You could also say στο σπίτι μας (at our house) if you want to make it explicit, but in this context στο σπίτι already implies at home (our home).
Both come from βρίσκω (I find), but they are different past tenses:
βρήκε – aorist (simple past), one completed action
- Ο ταχυδρόμος δεν μας βρήκε στο σπίτι.
→ He didn’t find us at home (on that occasion / at that time).
- Ο ταχυδρόμος δεν μας βρήκε στο σπίτι.
έβρισκε – imperfect (past continuous or repeated)
- Ο ταχυδρόμος δεν μας έβρισκε στο σπίτι.
→ He couldn’t find us at home (repeatedly / for a while).
- Ο ταχυδρόμος δεν μας έβρισκε στο σπίτι.
In your sentence, you’re talking about one specific delivery attempt yesterday, so the aorist βρήκε is the natural choice.
Both γιατί and επειδή can mean because when introducing a reason:
- Το πακέτο δεν παραδόθηκε χτες, γιατί ο ταχυδρόμος δεν μας βρήκε στο σπίτι.
- Το πακέτο δεν παραδόθηκε χτες, επειδή ο ταχυδρόμος δεν μας βρήκε στο σπίτι.
In this sentence, both are correct and natural.
Differences:
γιατί has two uses:
- why (question): Γιατί δεν παραδόθηκε το πακέτο;
- because (answer): Γιατί ο ταχυδρόμος δεν μας βρήκε στο σπίτι.
επειδή only means because, not why.
Register/feel:
- γιατί is extremely common in speech, both as why and because.
- επειδή can feel a bit more formal or explicit when giving a reason, especially in writing.
Both are correct, but they focus on different things.
Το πακέτο δεν παραδόθηκε χτες…
- Topic/focus: the package
- The package is what we’re talking about; who failed to deliver is less important.

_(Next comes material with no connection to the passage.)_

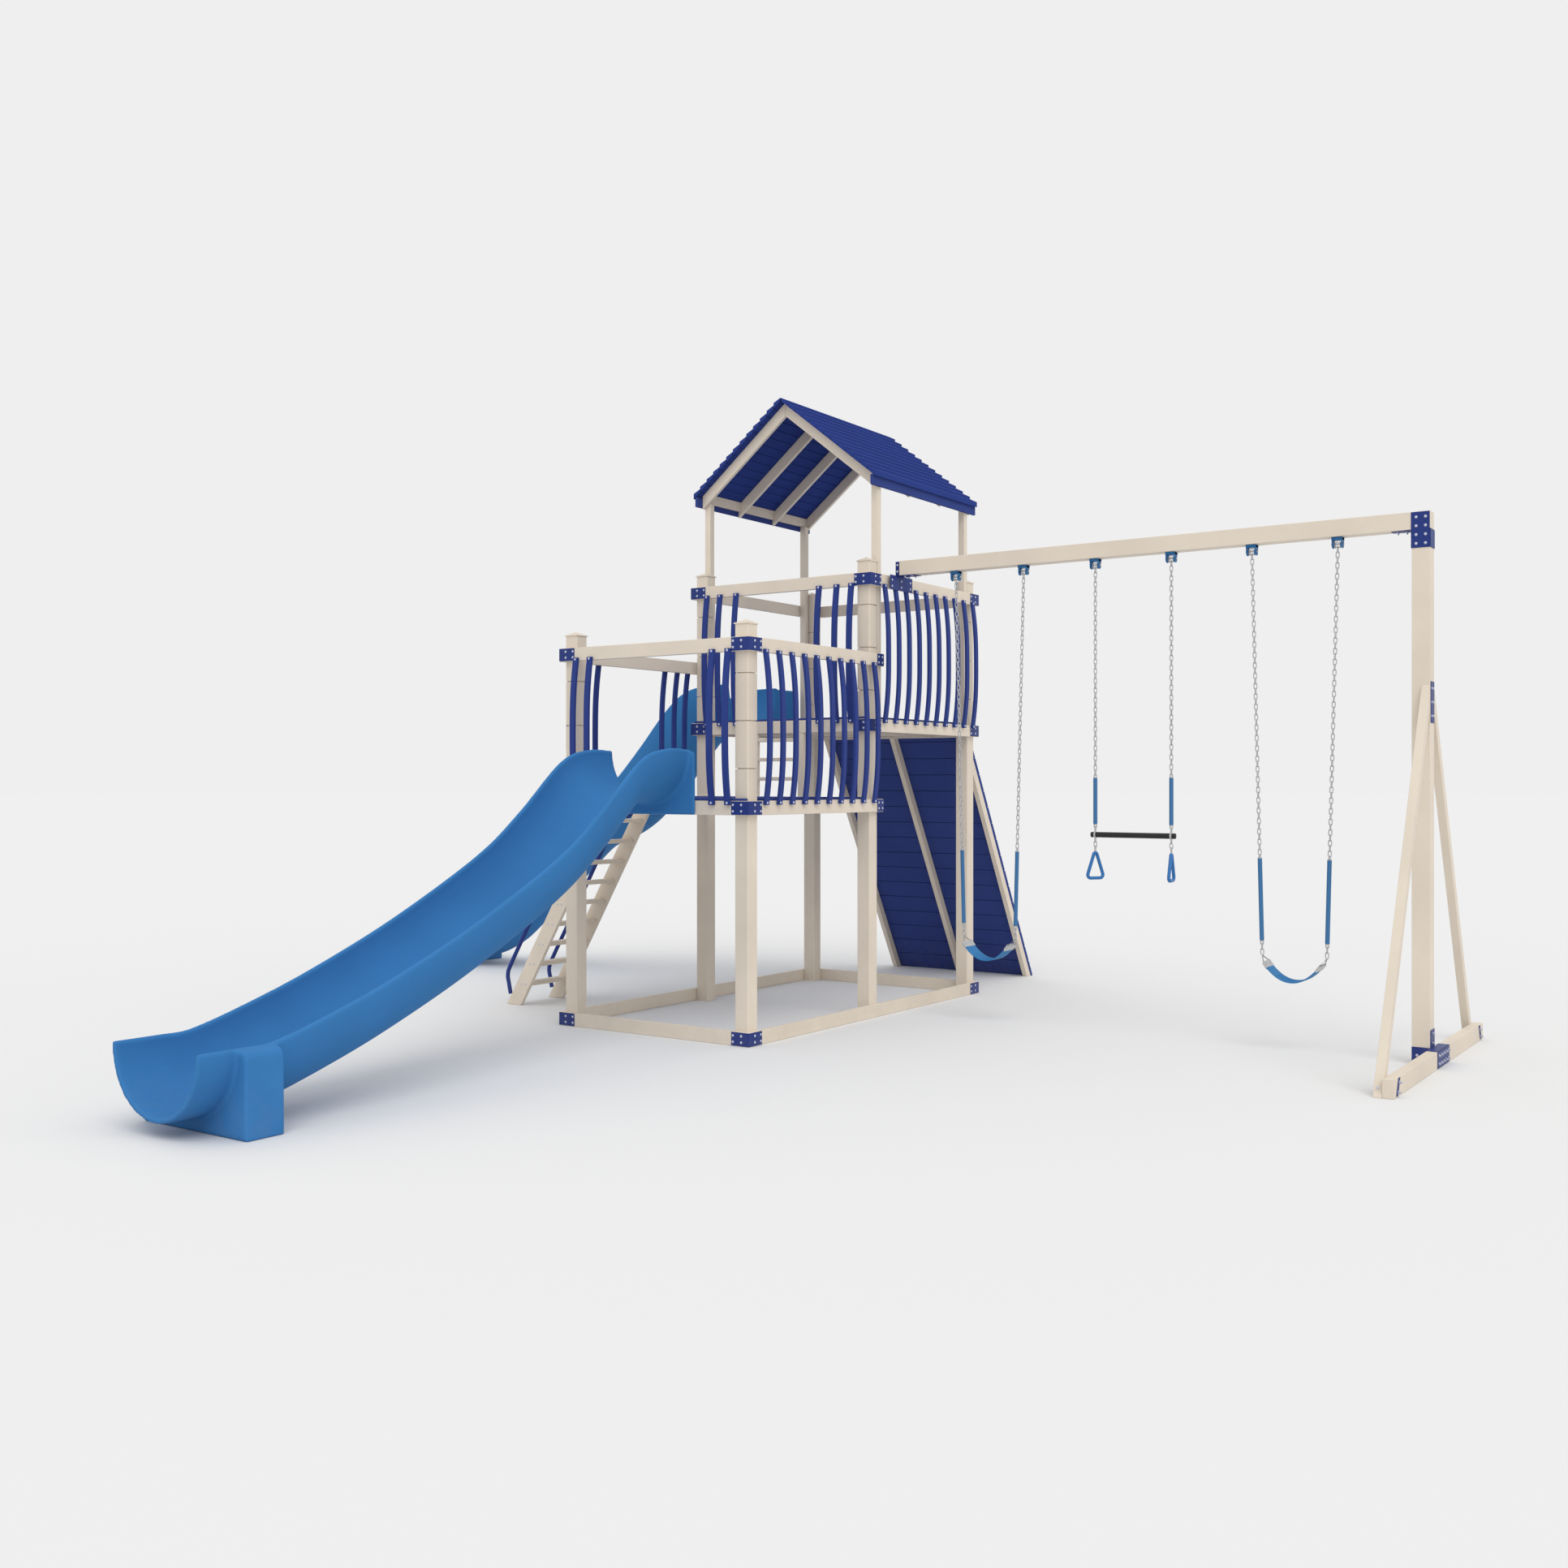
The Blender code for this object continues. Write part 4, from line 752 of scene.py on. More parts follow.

- Very natural in Greek when the result is what matters.
Ο ταχυδρόμος δεν παρέδωσε το πακέτο χτες…
- Topic/focus: the postman (his action or failure).
Greek often uses the passive (especially in the aorist) in situations where English might use an active with an agent, particularly when:
- the important thing is the result: delivered/not delivered
- or the agent is obvious, unknown, or not important
So here, Το πακέτο δεν παραδόθηκε χτες sounds very natural, just like English The package wasn’t delivered yesterday.
In the sentence:
- το πακέτο = the package (a specific, known package)
- ο ταχυδρόμος = the postman (the specific/regular postman, or the one assigned)
Greek uses definite articles more frequently than English:
- Το πακέτο δεν παραδόθηκε.
→ The package wasn’t delivered. (We both know which package.)
Dropping the article would change the meaning or sound unnatural:
- Πακέτο δεν παραδόθηκε χτες… – sounds odd; could be understood, but feels like you’re talking about “package” as a category, not a particular one.
- Ταχυδρόμος δεν μας βρήκε στο σπίτι. – also odd; could be used in some very specific stylistic contexts, but not as normal speech.